● **Data entries**:
——————————
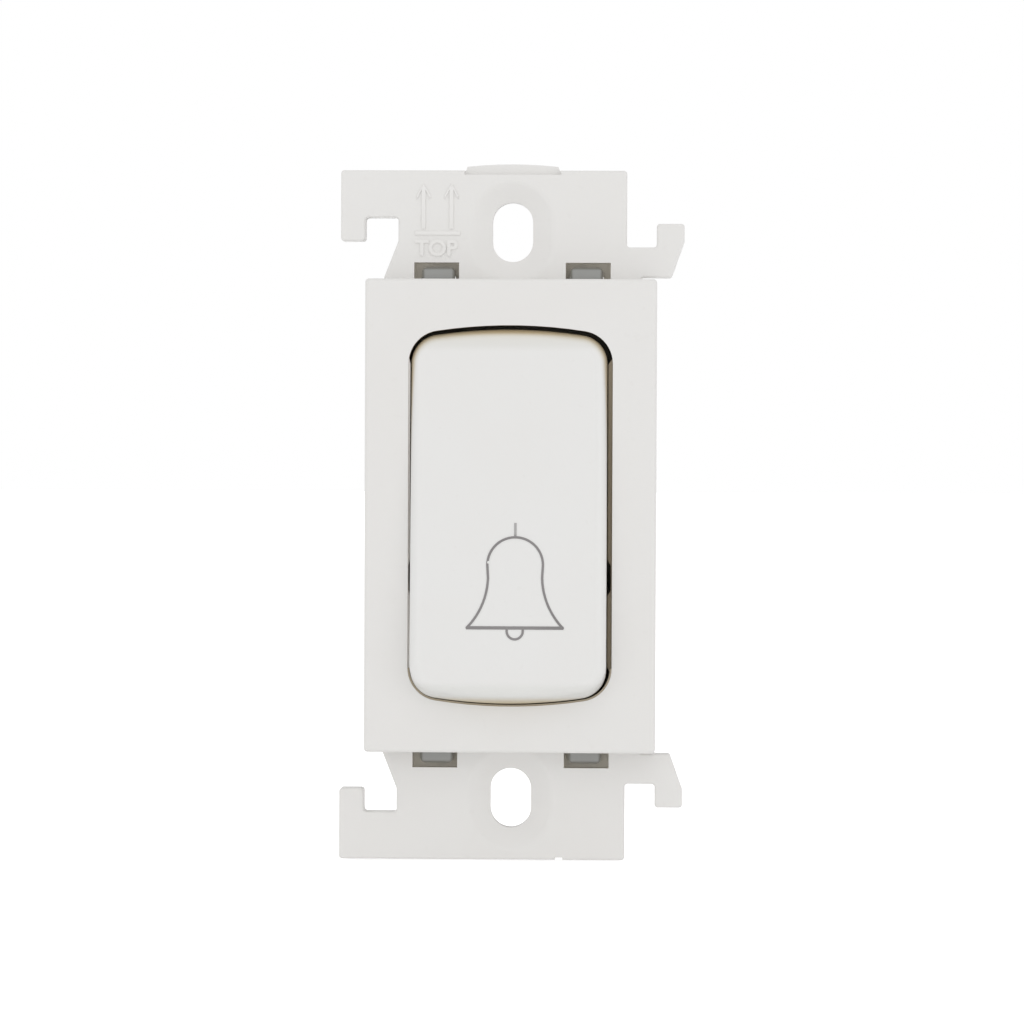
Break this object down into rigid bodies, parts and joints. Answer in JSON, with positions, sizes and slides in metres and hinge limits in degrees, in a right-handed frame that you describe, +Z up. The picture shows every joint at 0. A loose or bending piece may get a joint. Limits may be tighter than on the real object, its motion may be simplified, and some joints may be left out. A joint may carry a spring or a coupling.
{
  "type": "doorbell push button",
  "caption": "Flush-mounted doorbell push button: a rocker push with a bell mark in a clip-on support frame, with contact insert and screw terminals.",
  "frame": {"origin": "midway between the two box-screw slots, on the rear face of the support plate, which rests on the wall", "axes": "+Z up, towards the edge marked with arrows; -Y out of the wall towards the person; +X to the right seen from the front"},
  "size_m": [0.0364, 0.0309, 0.0737],
  "materials": {
    "white_frame_plastic": "satin moulded white plastic",
    "white_rocker_plastic": "smooth white plastic",
    "grey_print": "printed grey line",
    "grey_housing_plastic": "moulded grey plastic",
    "natural_plastic": "moulded natural plastic",
    "brass": "stamped brass",
    "silver_contact": "bright silver",
    "spring_steel": "drawn wire",
    "zinc_screw": "zinc-plated"
  },
  "bodies": {
    "insert": {"front_frame": "white_frame_plastic", "rear_housing": "grey_housing_plastic", "contact_cover": "grey_housing_plastic", "return_spring": "spring_steel", "fixed_strip_left": "brass", "fixed_strip_right": "brass", "fixed_contact_left": "silver_contact", "fixed_contact_right": "silver_contact", "terminal_block_left": "brass", "terminal_block_right": "brass", "terminal_screw_left": "zinc_screw", "terminal_screw_right": "zinc_screw", "cover_screw_upper": "zinc_screw", "cover_screw_lower": "zinc_screw"},
    "rocker": {"rocker": "white_rocker_plastic", "bell_mark": "grey_print"},
    "plunger": {"plunger": "natural_plastic", "overtravel_spring": "spring_steel"},
    "bridge": {"contact_bridge": "brass", "contact_tip_left": "silver_contact", "contact_tip_right": "silver_contact"}
  },
  "joints": [
    {"name": "rocker_press", "type": "hinge", "parent": "insert", "child": "rocker", "pos_m": [0, -0.00341, 0], "axis": [1, 0, 0], "range_deg": [0, 9], "stiffness_Nm_per_rad": 0.08, "springref_deg": -5.73},
    {"name": "plunger_slide", "type": "slide", "parent": "insert", "child": "plunger", "axis": [0, 1, 0], "range_m": [0, 0.00142], "deforming": ["return_spring"]},
    {"name": "bridge_overtravel", "type": "slide", "parent": "plunger", "child": "bridge", "axis": [0, -1, 0], "range_m": [0, 0.00032], "deforming": ["overtravel_spring"]}
  ],
  "couplings": [
    {"joint": "plunger_slide", "follows": "rocker_press", "m_per_rad": 0.00899},
    {"joint": "bridge_overtravel", "follows": "rocker_press", "m_per_rad": 0.00198}
  ]
}
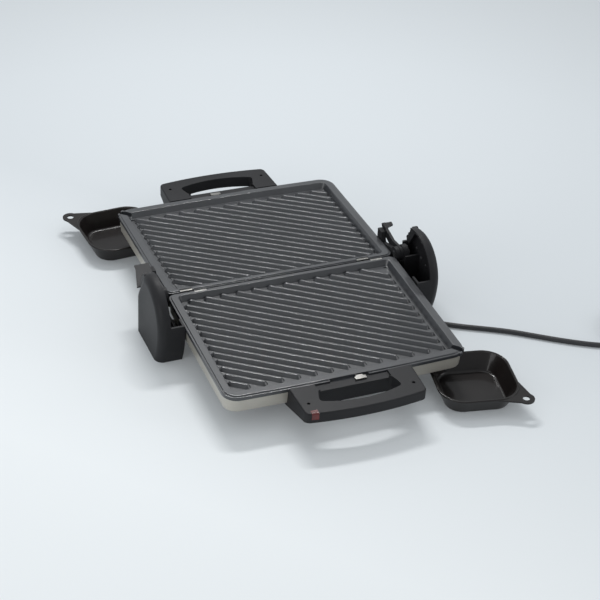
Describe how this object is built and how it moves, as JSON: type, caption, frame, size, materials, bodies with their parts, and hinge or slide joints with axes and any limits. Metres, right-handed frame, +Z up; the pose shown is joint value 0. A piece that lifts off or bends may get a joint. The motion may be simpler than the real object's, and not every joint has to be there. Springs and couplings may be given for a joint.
{
  "type": "contact grill",
  "caption": "Contact grill opened flat: two ribbed plates in silver casings, a rising hinge between black towers, bridge handles, drip pans and a mains cord.",
  "frame": {"origin": "on the table under the middle of the opened grill, its free cord left out", "axes": "+Y from the base handle to the lid handle of the opened grill, +X along the hinge to the side where the cord leaves, +Z up; the hinge line is at y = 0.0155, z = 0.060"},
  "size_m": [0.7515, 0.6195, 0.105],
  "materials": {
    "nonstick": "cast, dark satin non-stick coating",
    "silver": "satin champagne-silver lacquer",
    "black_plastic": "matte, finely textured",
    "lamp_red": "translucent red, glossy",
    "chrome": "polished",
    "steel": "plain zinc-plated sheet",
    "heater": "dark heater tube",
    "switch": "matte, light brown",
    "pan_black": "satin, glossier inside",
    "rubber": "matte",
    "cord_rubber": "satin",
    "brass": "nickel-plated pins"
  },
  "bodies": {
    "base": {"base_bottom": "black_plastic", "base_bottom_screws": "steel", "base_casing": "silver", "base_handle": "black_plastic", "base_handle_screws": "steel", "base_heat_shield": "steel", "cord": "cord_rubber", "cord_coil": "cord_rubber", "cord_gland": "rubber", "cord_tie": "black_plastic", "cross_beam": "steel", "front_feet": "rubber", "indicator_lamp": "lamp_red", "left_ratchet_plate": "black_plastic", "left_tower": "black_plastic", "lower_element_clips": "steel", "lower_grill_plate": "nonstick", "lower_heating_element": "heater", "lower_plate_tabs": "chrome", "plug": "cord_rubber", "plug_pins": "brass", "right_ratchet_plate": "black_plastic", "right_tower": "black_plastic", "terminal_block": "switch", "thermal_fuse": "steel", "thermostat": "switch", "tower_feet": "rubber", "tower_screws": "steel"},
    "lower_catch": {"lower_latch": "chrome"},
    "hinge_float": {"left_hinge_carriage": "black_plastic", "right_hinge_carriage": "black_plastic", "left_hinge_pin": "steel", "right_hinge_pin": "steel", "left_rest_arm": "black_plastic", "right_rest_arm": "black_plastic"},
    "lid": {"lid_casing": "silver", "lid_cover": "silver", "lid_cover_screws": "steel", "lid_heat_shield": "steel", "upper_heating_element": "heater", "upper_element_clips": "steel", "upper_grill_plate": "nonstick", "upper_plate_tabs": "chrome", "lid_handle": "black_plastic", "lid_handle_screws": "steel", "left_lid_arm": "black_plastic", "right_lid_arm": "black_plastic", "lid_arm_screws": "steel", "lid_feet": "rubber"},
    "upper_catch": {"upper_latch": "chrome"},
    "front_pan": {"front_drip_pan": "pan_black"},
    "rear_pan": {"rear_drip_pan": "pan_black"}
  },
  "joints": [
    {"name": "lower_latch_pull", "type": "slide", "parent": "base", "child": "lower_catch", "axis": [0, -0.9997, -0.0257], "range_m": [0, 0.0035], "stiffness_N_per_m": 400, "springref_m": -0.003},
    {"name": "hinge_rise", "type": "slide", "parent": "base", "child": "hinge_float", "axis": [0, 0, 1], "range_m": [0, 0.02]},
    {"name": "lid_hinge", "type": "hinge", "parent": "hinge_float", "child": "lid", "pos_m": [0, 0.0155, 0.06], "axis": [1, 0, 0], "range_deg": [0, 182.9]},
    {"name": "upper_latch_pull", "type": "slide", "parent": "lid", "child": "upper_catch", "axis": [0, 0.9997, -0.0257], "range_m": [0, 0.0035], "stiffness_N_per_m": 400, "springref_m": -0.003},
    {"name": "front_pan_pull", "type": "slide", "parent": "base", "child": "front_pan", "axis": [0.566, -0.8244, 0], "range_m": [0, 0.12]},
    {"name": "rear_pan_pull", "type": "slide", "parent": "base", "child": "rear_pan", "axis": [-0.755, 0.6557, 0], "range_m": [0, 0.12]}
  ]
}
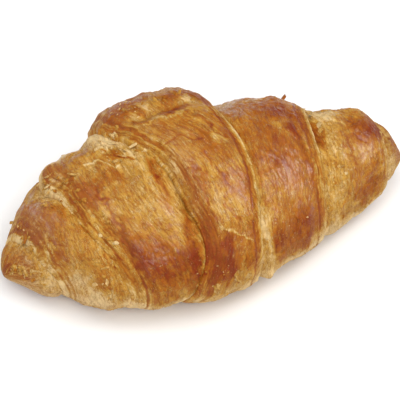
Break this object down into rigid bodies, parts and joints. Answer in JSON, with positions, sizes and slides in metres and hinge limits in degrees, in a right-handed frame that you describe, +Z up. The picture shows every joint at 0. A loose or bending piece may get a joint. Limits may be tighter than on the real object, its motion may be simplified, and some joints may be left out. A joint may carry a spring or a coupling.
{
  "type": "croissant",
  "caption": "Straight baked butter croissant, rolled from layered dough, with stepped turns, cut flaky edges and a flat underside to rest on.",
  "frame": {"origin": "middle of the flat underside, at the level of the surface that the croissant rests on", "axes": "+X along the roll towards the slimmer horn, +Y to the back, +Z up"},
  "size_m": [0.1526, 0.0846, 0.0484],
  "materials": {
    "crust": "golden brown baked crust with an egg wash gloss, darker on the edges and paler where the dough stretched"
  },
  "bodies": {
    "root": {"croissant": "crust"}
  },
  "joints": []
}
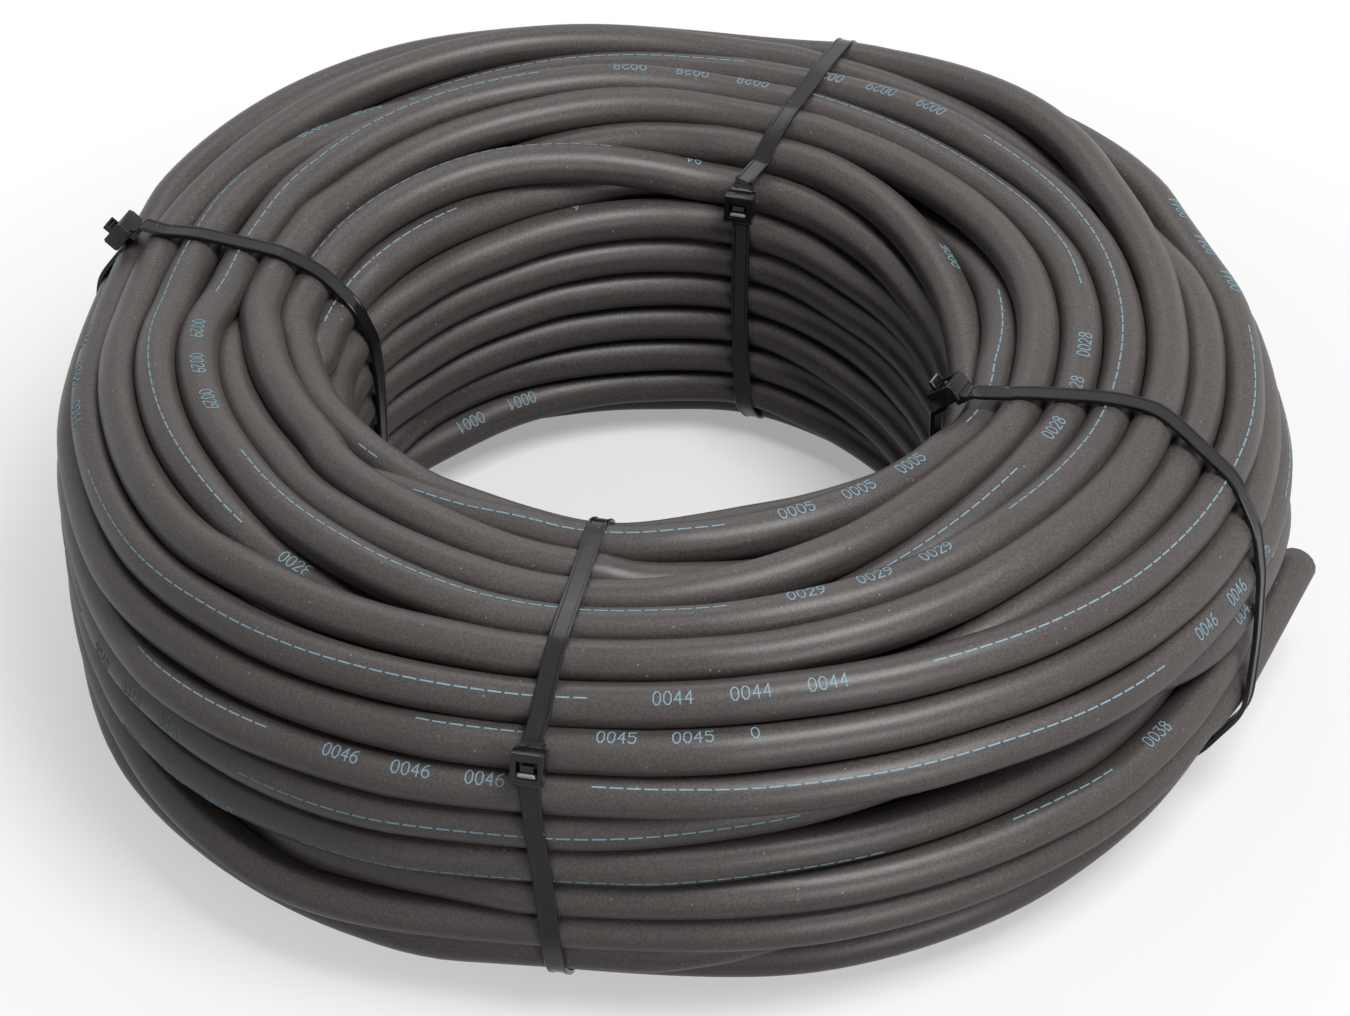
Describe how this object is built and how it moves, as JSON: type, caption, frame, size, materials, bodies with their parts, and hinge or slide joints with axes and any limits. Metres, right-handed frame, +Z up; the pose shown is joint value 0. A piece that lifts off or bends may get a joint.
——————————
● **What you need to do**: Word for word, quote all of the data above.

● **Written solution**:
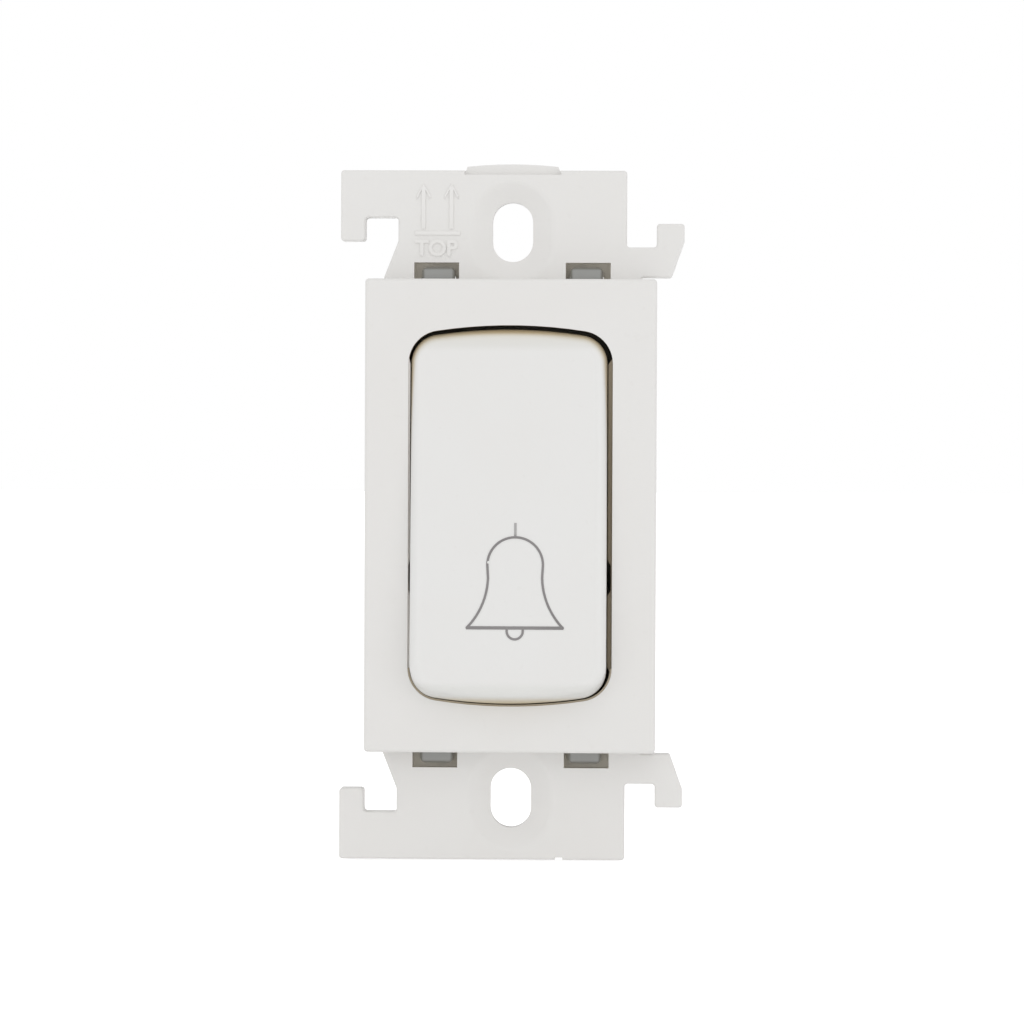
Break this object down into rigid bodies, parts and joints. Answer in JSON, with positions, sizes and slides in metres and hinge limits in degrees, in a right-handed frame that you describe, +Z up. The picture shows every joint at 0. A loose or bending piece may get a joint. Limits may be tighter than on the real object, its motion may be simplified, and some joints may be left out. A joint may carry a spring or a coupling.
{
  "type": "doorbell push button",
  "caption": "Flush-mounted doorbell push button: a rocker push with a bell mark in a clip-on support frame, with contact insert and screw terminals.",
  "frame": {"origin": "midway between the two box-screw slots, on the rear face of the support plate, which rests on the wall", "axes": "+Z up, towards the edge marked with arrows; -Y out of the wall towards the person; +X to the right seen from the front"},
  "size_m": [0.0364, 0.0309, 0.0737],
  "materials": {
    "white_frame_plastic": "satin moulded white plastic",
    "white_rocker_plastic": "smooth white plastic",
    "grey_print": "printed grey line",
    "grey_housing_plastic": "moulded grey plastic",
    "natural_plastic": "moulded natural plastic",
    "brass": "stamped brass",
    "silver_contact": "bright silver",
    "spring_steel": "drawn wire",
    "zinc_screw": "zinc-plated"
  },
  "bodies": {
    "insert": {"front_frame": "white_frame_plastic", "rear_housing": "grey_housing_plastic", "contact_cover": "grey_housing_plastic", "return_spring": "spring_steel", "fixed_strip_left": "brass", "fixed_strip_right": "brass", "fixed_contact_left": "silver_contact", "fixed_contact_right": "silver_contact", "terminal_block_left": "brass", "terminal_block_right": "brass", "terminal_screw_left": "zinc_screw", "terminal_screw_right": "zinc_screw", "cover_screw_upper": "zinc_screw", "cover_screw_lower": "zinc_screw"},
    "rocker": {"rocker": "white_rocker_plastic", "bell_mark": "grey_print"},
    "plunger": {"plunger": "natural_plastic", "overtravel_spring": "spring_steel"},
    "bridge": {"contact_bridge": "brass", "contact_tip_left": "silver_contact", "contact_tip_right": "silver_contact"}
  },
  "joints": [
    {"name": "rocker_press", "type": "hinge", "parent": "insert", "child": "rocker", "pos_m": [0, -0.00341, 0], "axis": [1, 0, 0], "range_deg": [0, 9], "stiffness_Nm_per_rad": 0.08, "springref_deg": -5.73},
    {"name": "plunger_slide", "type": "slide", "parent": "insert", "child": "plunger", "axis": [0, 1, 0], "range_m": [0, 0.00142], "deforming": ["return_spring"]},
    {"name": "bridge_overtravel", "type": "slide", "parent": "plunger", "child": "bridge", "axis": [0, -1, 0], "range_m": [0, 0.00032], "deforming": ["overtravel_spring"]}
  ],
  "couplings": [
    {"joint": "plunger_slide", "follows": "rocker_press", "m_per_rad": 0.00899},
    {"joint": "bridge_overtravel", "follows": "rocker_press", "m_per_rad": 0.00198}
  ]
}
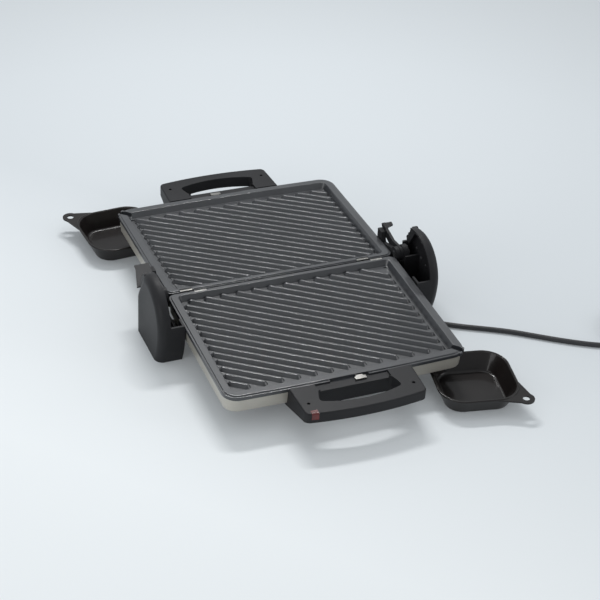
Describe how this object is built and how it moves, as JSON: type, caption, frame, size, materials, bodies with their parts, and hinge or slide joints with axes and any limits. Metres, right-handed frame, +Z up; the pose shown is joint value 0. A piece that lifts off or bends may get a joint. The motion may be simpler than the real object's, and not every joint has to be there. Springs and couplings may be given for a joint.
{
  "type": "contact grill",
  "caption": "Contact grill opened flat: two ribbed plates in silver casings, a rising hinge between black towers, bridge handles, drip pans and a mains cord.",
  "frame": {"origin": "on the table under the middle of the opened grill, its free cord left out", "axes": "+Y from the base handle to the lid handle of the opened grill, +X along the hinge to the side where the cord leaves, +Z up; the hinge line is at y = 0.0155, z = 0.060"},
  "size_m": [0.7515, 0.6195, 0.105],
  "materials": {
    "nonstick": "cast, dark satin non-stick coating",
    "silver": "satin champagne-silver lacquer",
    "black_plastic": "matte, finely textured",
    "lamp_red": "translucent red, glossy",
    "chrome": "polished",
    "steel": "plain zinc-plated sheet",
    "heater": "dark heater tube",
    "switch": "matte, light brown",
    "pan_black": "satin, glossier inside",
    "rubber": "matte",
    "cord_rubber": "satin",
    "brass": "nickel-plated pins"
  },
  "bodies": {
    "base": {"base_bottom": "black_plastic", "base_bottom_screws": "steel", "base_casing": "silver", "base_handle": "black_plastic", "base_handle_screws": "steel", "base_heat_shield": "steel", "cord": "cord_rubber", "cord_coil": "cord_rubber", "cord_gland": "rubber", "cord_tie": "black_plastic", "cross_beam": "steel", "front_feet": "rubber", "indicator_lamp": "lamp_red", "left_ratchet_plate": "black_plastic", "left_tower": "black_plastic", "lower_element_clips": "steel", "lower_grill_plate": "nonstick", "lower_heating_element": "heater", "lower_plate_tabs": "chrome", "plug": "cord_rubber", "plug_pins": "brass", "right_ratchet_plate": "black_plastic", "right_tower": "black_plastic", "terminal_block": "switch", "thermal_fuse": "steel", "thermostat": "switch", "tower_feet": "rubber", "tower_screws": "steel"},
    "lower_catch": {"lower_latch": "chrome"},
    "hinge_float": {"left_hinge_carriage": "black_plastic", "right_hinge_carriage": "black_plastic", "left_hinge_pin": "steel", "right_hinge_pin": "steel", "left_rest_arm": "black_plastic", "right_rest_arm": "black_plastic"},
    "lid": {"lid_casing": "silver", "lid_cover": "silver", "lid_cover_screws": "steel", "lid_heat_shield": "steel", "upper_heating_element": "heater", "upper_element_clips": "steel", "upper_grill_plate": "nonstick", "upper_plate_tabs": "chrome", "lid_handle": "black_plastic", "lid_handle_screws": "steel", "left_lid_arm": "black_plastic", "right_lid_arm": "black_plastic", "lid_arm_screws": "steel", "lid_feet": "rubber"},
    "upper_catch": {"upper_latch": "chrome"},
    "front_pan": {"front_drip_pan": "pan_black"},
    "rear_pan": {"rear_drip_pan": "pan_black"}
  },
  "joints": [
    {"name": "lower_latch_pull", "type": "slide", "parent": "base", "child": "lower_catch", "axis": [0, -0.9997, -0.0257], "range_m": [0, 0.0035], "stiffness_N_per_m": 400, "springref_m": -0.003},
    {"name": "hinge_rise", "type": "slide", "parent": "base", "child": "hinge_float", "axis": [0, 0, 1], "range_m": [0, 0.02]},
    {"name": "lid_hinge", "type": "hinge", "parent": "hinge_float", "child": "lid", "pos_m": [0, 0.0155, 0.06], "axis": [1, 0, 0], "range_deg": [0, 182.9]},
    {"name": "upper_latch_pull", "type": "slide", "parent": "lid", "child": "upper_catch", "axis": [0, 0.9997, -0.0257], "range_m": [0, 0.0035], "stiffness_N_per_m": 400, "springref_m": -0.003},
    {"name": "front_pan_pull", "type": "slide", "parent": "base", "child": "front_pan", "axis": [0.566, -0.8244, 0], "range_m": [0, 0.12]},
    {"name": "rear_pan_pull", "type": "slide", "parent": "base", "child": "rear_pan", "axis": [-0.755, 0.6557, 0], "range_m": [0, 0.12]}
  ]
}
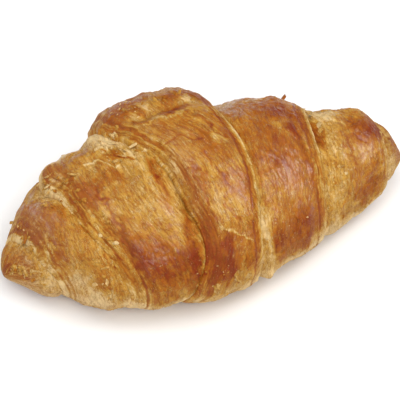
Break this object down into rigid bodies, parts and joints. Answer in JSON, with positions, sizes and slides in metres and hinge limits in degrees, in a right-handed frame that you describe, +Z up. The picture shows every joint at 0. A loose or bending piece may get a joint. Limits may be tighter than on the real object, its motion may be simplified, and some joints may be left out. A joint may carry a spring or a coupling.
{
  "type": "croissant",
  "caption": "Straight baked butter croissant, rolled from layered dough, with stepped turns, cut flaky edges and a flat underside to rest on.",
  "frame": {"origin": "middle of the flat underside, at the level of the surface that the croissant rests on", "axes": "+X along the roll towards the slimmer horn, +Y to the back, +Z up"},
  "size_m": [0.1526, 0.0846, 0.0484],
  "materials": {
    "crust": "golden brown baked crust with an egg wash gloss, darker on the edges and paler where the dough stretched"
  },
  "bodies": {
    "root": {"croissant": "crust"}
  },
  "joints": []
}
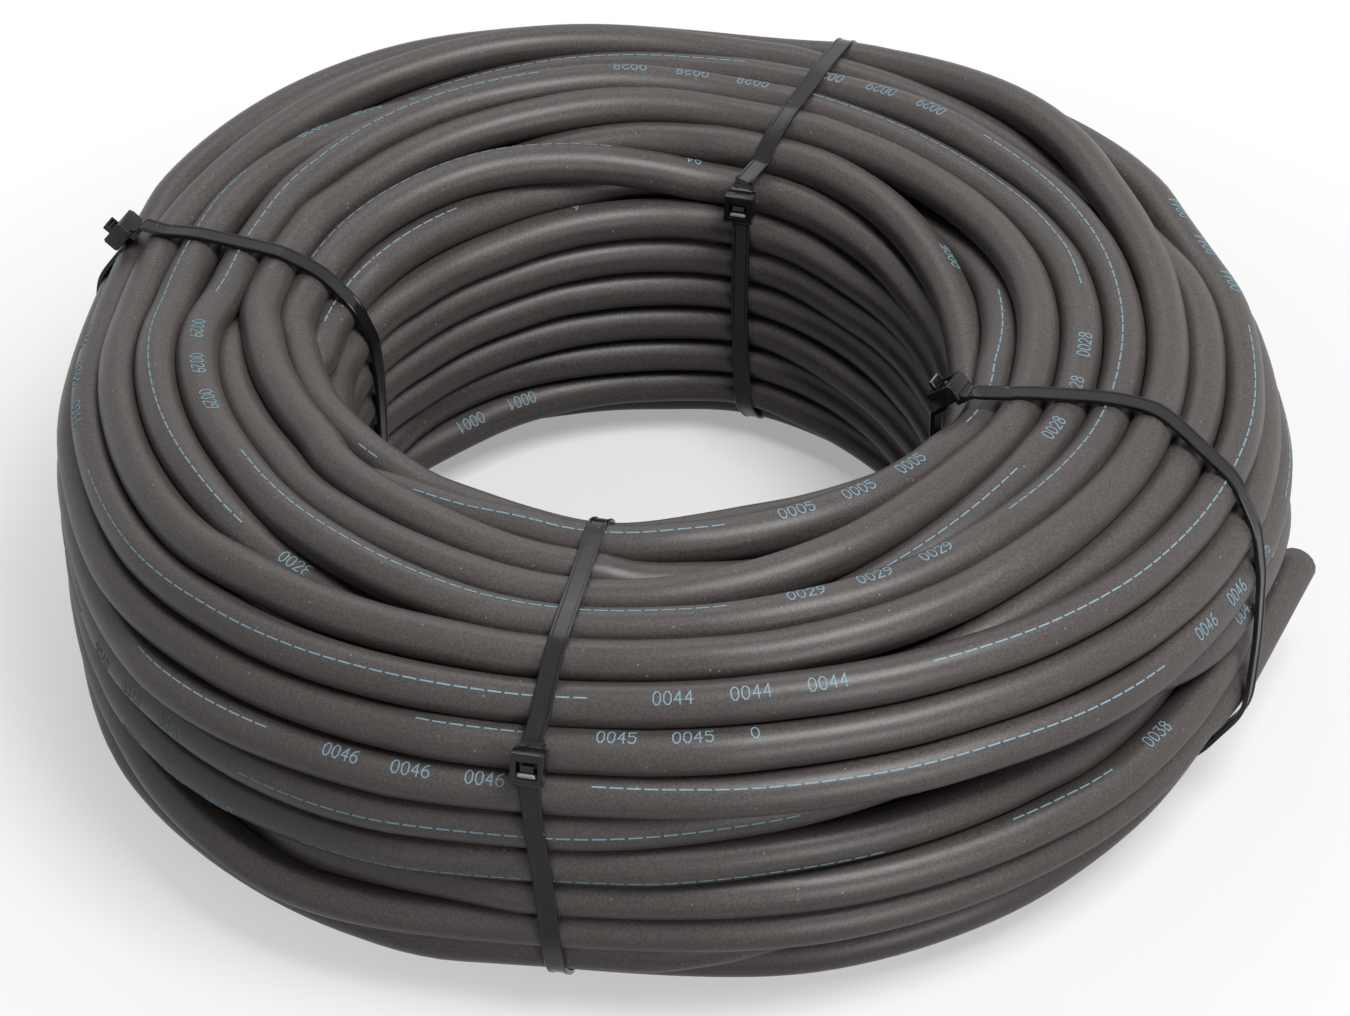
Describe how this object is built and how it moves, as JSON: type, caption, frame, size, materials, bodies with their parts, and hinge or slide joints with axes and any limits. Metres, right-handed frame, +Z up; the pose shown is joint value 0. A piece that lifts off or bends may get a joint.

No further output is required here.